A few hours earlier, I watched my two young sons playing tackle playground football on an unusually warm winter day. They were off from school for the New Year’s holiday.

I was talking to another dad who like me played college football and has an 8-year-old son (one year older than my oldest). We chatted about his son’s first experience playing full tackle football in pads this fall. I can’t see letting my son hit that early. Or maybe ever. I just can’t.

But at the same time, I know football totally changed (and probably saved) my life in a way like nothing else has—except maybe the military. It’s an inner conflict you probably only know if you played or grew up around the game. Or if you’ve served in uniform.

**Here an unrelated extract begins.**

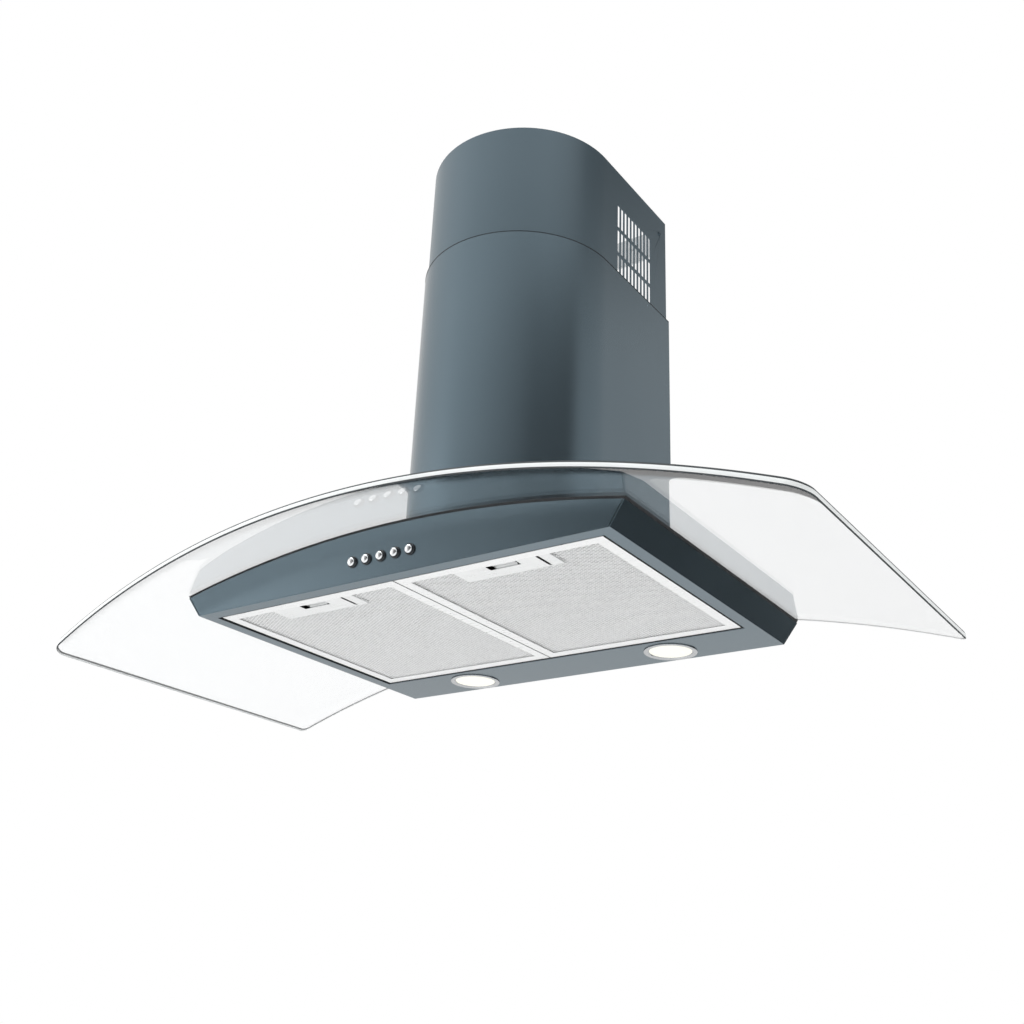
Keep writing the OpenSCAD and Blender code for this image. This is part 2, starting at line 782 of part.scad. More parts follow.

I don’t have answers, only experience and perspective.

I have a hard time explaining it all to folks who haven’t experienced it. They’re not the same, but it often feels a bit like when I’m trying to explain why I joined the military to people who never did. It’s just very difficult to fully understand it all unless you’ve lived it.

Especially the trauma. It’s real. The trauma of seeing a teammate go down. The trauma of being hit so hard you see stars and almost pass out. The trauma of seeing a kid you’re coaching go down. The trauma of seeing your own kid go down.

It’s impossible to fully communicate why we do it – what it feels like, the highs, why we love it so much despite the risks. Why we’d probably still have played even if we knew then what we know now.